あいかわらず事故を過小評価したいんだね

今朝のNHKニュースでも、チェルノブイリとの違いを強調していた。記憶によれば下のような表にして違う違うと強調している。

  チェルノブイリ 福島第一
原子炉 出力上昇 停止
核反応 臨界 熱崩壊
爆発 原子炉爆発 奥屋爆発

もちろん、福島原発は「臨界」事故ではないので猛烈な放射線は出ていない。短時間の重篤な被曝は少ないだろう。現在、なんとか冷却できそうな雰囲気なので、熱崩壊−>再臨界という最悪の事態は避けられると信じたい。

でもよく考えてみよう。上記の表は確かにチェルノブイリ原発事故との違いを表してはいるが、それは「事故の違い」であって、「被害の規模の違い」ではない。視聴者が気にしているは、事故の違いではなく、被害の規模やレベルの違いである。今後も放射性物質を空気中にまき散らし、地中・海中に垂れ流し続けることになったときに、被害の規模がどうなるのかを説明すべきなのだ。



本題とは関係ないが、同じニュースで、地元で原発不要という意見が増えたことについても報道されていた。県内外に避難した住民にアンケートをとったら

原発は必要が52%、不要が47%

だったという。

原発関連の雇用が増え、国の補助金で豪華な施設をつくってきた町の話だ。原発関連の仕事で雇用されていた人のなかには、今後働く場所を確保したいという理由で賛成する人もいるだろう。また、これまで他者に対して積極的に安全だと吹聴してた人は、過去の自分を否定したくないという心理から賛成に傾くことは想像に難くない。それでも、圧倒的に賛成だった地域でこれだけ原発不要論が増えるというのは劇的な変化だろう。

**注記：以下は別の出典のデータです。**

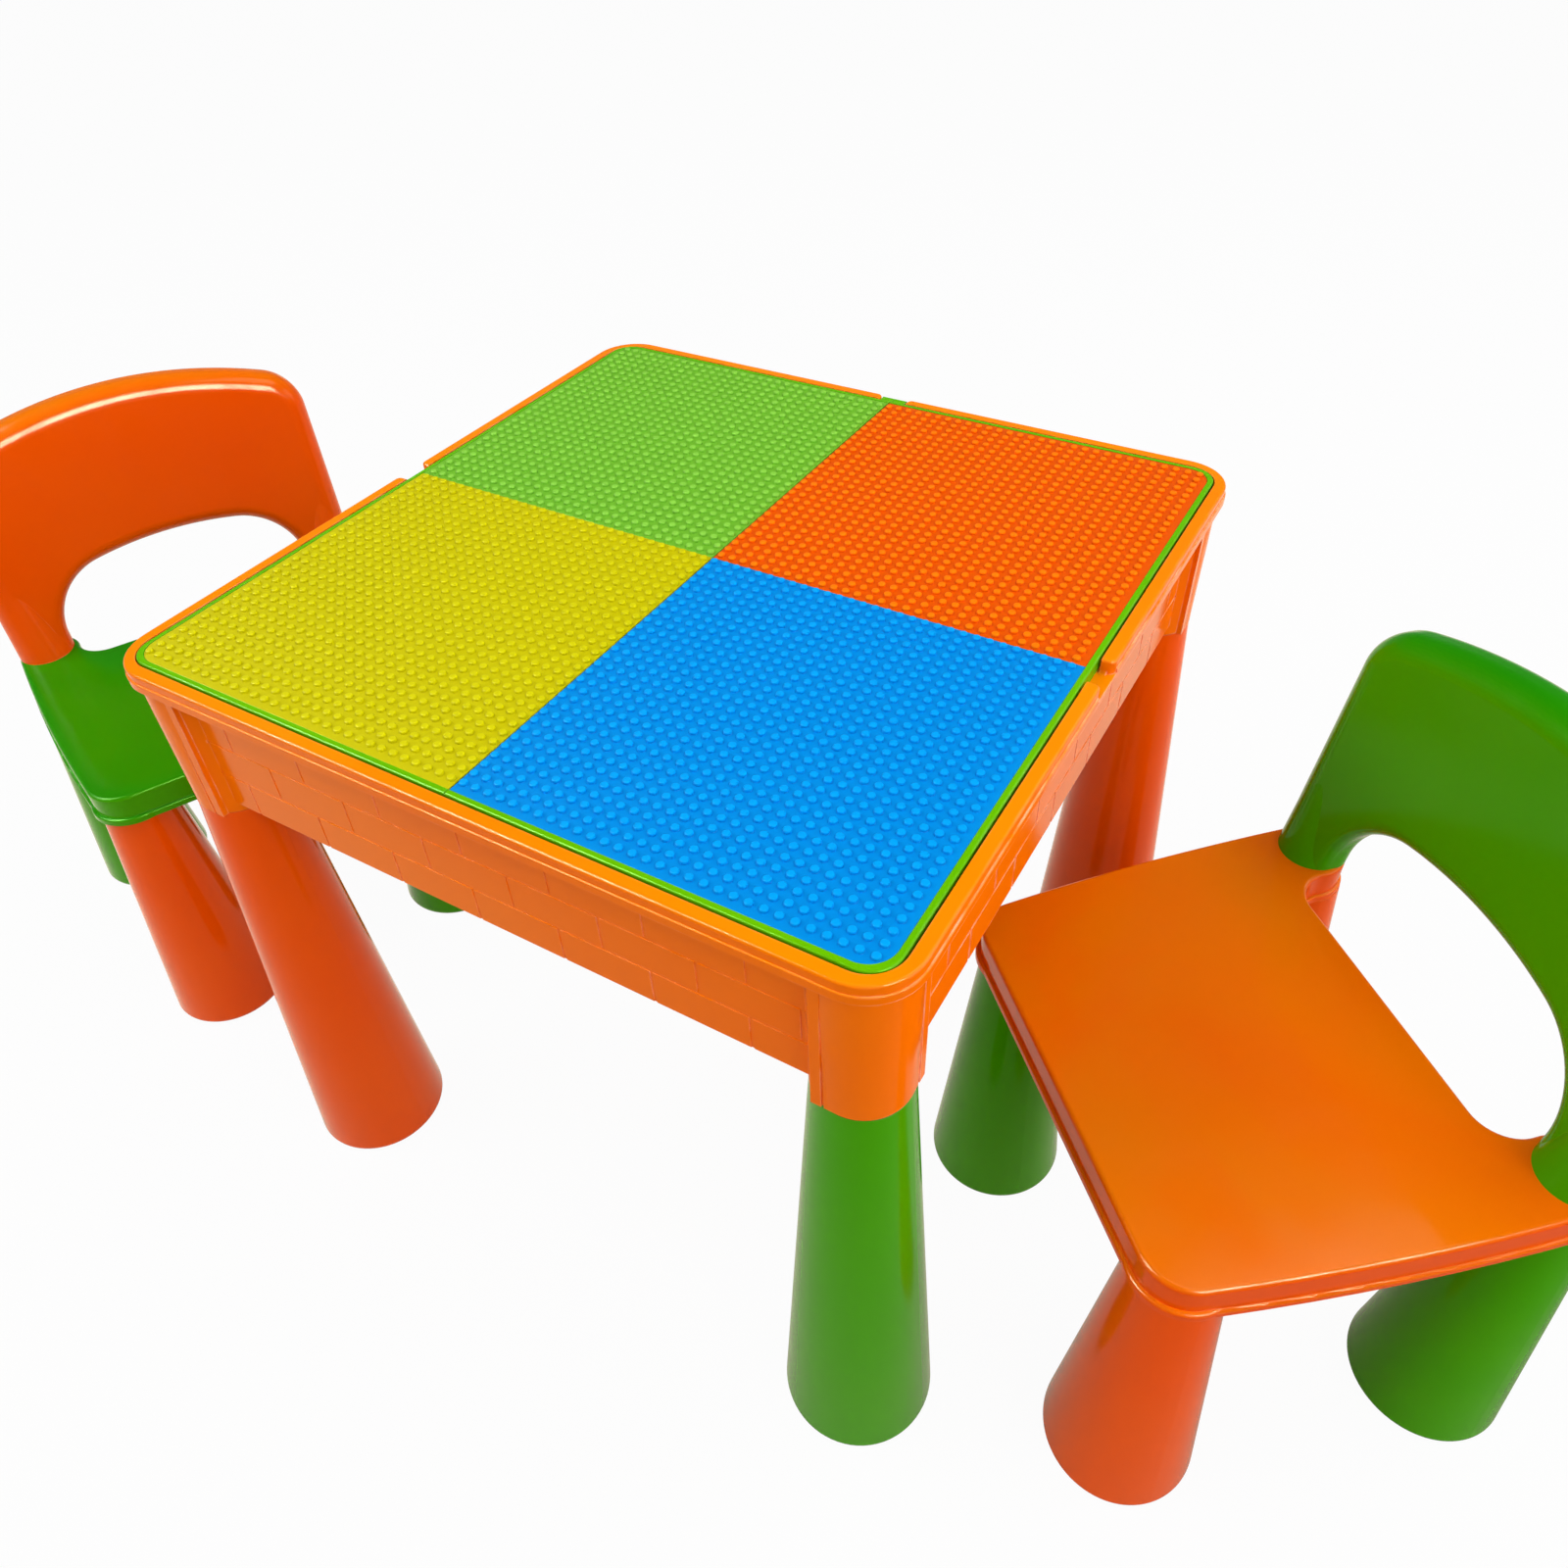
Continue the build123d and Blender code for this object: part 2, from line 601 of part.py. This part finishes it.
def build_set():
    parts = table_parts()
    chair = chair_parts()
    stands = {
        "left_chair": (-table_half - LEFT_CHAIR_GAP, LEFT_CHAIR_BACK, LEFT_CHAIR_TURN),
        "right_chair": (table_half + RIGHT_CHAIR_GAP, RIGHT_CHAIR_BACK, RIGHT_CHAIR_TURN),
    }
    for prefix, (x, y, turn) in stands.items():
        for name, shape in chair.items():
            parts[f"{prefix}_{name}"] = Pos(x, y) * Rot(0, 0, turn) * shape
    return parts


os.makedirs("parts", exist_ok=True)
pieces = build_set()
boxes = [shape.bounding_box() for shape in pieces.values()]
middle_x = (min(box.min.X for box in boxes) + max(box.max.X for box in boxes)) / 2
middle_y = (min(box.min.Y for box in boxes) + max(box.max.Y for box in boxes)) / 2
for name, shape in pieces.items():
    export_step(Pos(-middle_x, -middle_y) * shape, f"parts/{name}.step")
print(f"table centre at {-middle_x:.3f}, {-middle_y:.3f}")
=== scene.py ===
import math

import bmesh
import bpy
from mathutils import Euler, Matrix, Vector


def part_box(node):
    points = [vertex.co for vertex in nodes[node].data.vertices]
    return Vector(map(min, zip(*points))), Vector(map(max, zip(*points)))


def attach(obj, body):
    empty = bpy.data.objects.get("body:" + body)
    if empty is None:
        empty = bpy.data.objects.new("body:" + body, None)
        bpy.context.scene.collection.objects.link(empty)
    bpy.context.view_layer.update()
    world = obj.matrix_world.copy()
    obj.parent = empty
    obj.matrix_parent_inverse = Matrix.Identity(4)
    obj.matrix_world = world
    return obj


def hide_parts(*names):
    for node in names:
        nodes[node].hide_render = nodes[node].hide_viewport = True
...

地元の町会議長が登場して、「国や東京電力が安全を保証すると言ってきたのに信じられない思い」と言っていたが、国や企業の言うことを鵜呑みにして、自ら調べてみなかったり、反対派の主張を真剣に吟味してこなかったということだろう(「批判に耳を傾ける」を参照されたい)。政治的な駆け引きとして、原発に反対まではしなくても、原発懐疑の意見をちらつかせながら、安全対策の強化を促すことはできたはずだ。町民の命と暮らしを守る政治家として不明を恥じるべきなのではないだろうか。